We’re far less pessimistic about whether these problems can be solved.  There 
are clearly some key pairs where is private key is either widely known, or 
someone other than the original owner has conclusively demonstrated possession 
of it.  You shouldn’t be able to get a certificate for those, but currently 
it’s very easy to do so.

 

If other people want to work together with us on a concrete proposal for making 
sure previously compromised keys don’t get put in brand new Web PKI 
certificates, we’re willing to work with them on a proposal.

 

-Tim

 

From: Ryan Sleevi <[email protected]> 
Sent: Tuesday, August 21, 2018 3:34 PM
To: Tim Hollebeek <[email protected]>; CABFPub <[email protected]>
Subject: Re: [cabfpub] Issuance of certificates for keys reported as compromised

 

I seem to recall we've discussed this before. There are a number of practical 
challenges with this, and that any reasonable proposal would need to provide 
interoperable guidance for. In short, it was substantial work, for questionable 
gain, and while it sounds sensible, the devil is in the details.

 

We need to define what a compromised key is, how it was reported, and how it 
was determined. Without these basic things, you have the potential for 
malicious DoS. For example, we know of some CAs that revoke certificates as 
compromised even with faulty demonstration of proof, or insufficient proof. 
We've had substantial discussions about what counts as reasonable proof versus 
not - e.g. the signing of nonces or the like.

 

You then have to have CAs consistently reporting (e.g. through CRLs and OCSP) 
the reason for revocation.
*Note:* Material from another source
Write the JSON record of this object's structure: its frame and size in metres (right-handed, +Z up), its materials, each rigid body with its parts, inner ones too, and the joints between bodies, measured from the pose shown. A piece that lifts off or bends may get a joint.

All CAs would need to check all other CAs, or there 
would need to be some meta-service to aggregate. If there is an aggregated 
metaservice, you have to determine how to authenticate that metaservice and its 
information - it becomes a single point of attack for DoS.

 

Once you've built a system that allows revoking an entire key off the Internet, 
you then have to deal with the policy ramifications of such a centralized risk, 
such as giving a single avenue for political or external attacks, such as 
revoking keys as 'compromised' if, for example, they are used to host 
'objectionable' content.

 

As you can see, these are just a few of the issues that present themselves.

 

On Tue, Aug 21, 2018 at 2:42 PM Tim Hollebeek via Public <[email protected] 
<mailto:[email protected]> > wrote:

 

Should we update the BRs to disallow issuance of certificates for key pairs 
that have been previously reported as compromised?

 

I’m not aware of any CAs that currently do that check today, but it’s not that 
difficult to do.  It might be a sensible thing to add in the future.  However 
it only works if all CAs do it, otherwise subscribers will just get their 
compromised key signed by a different CA.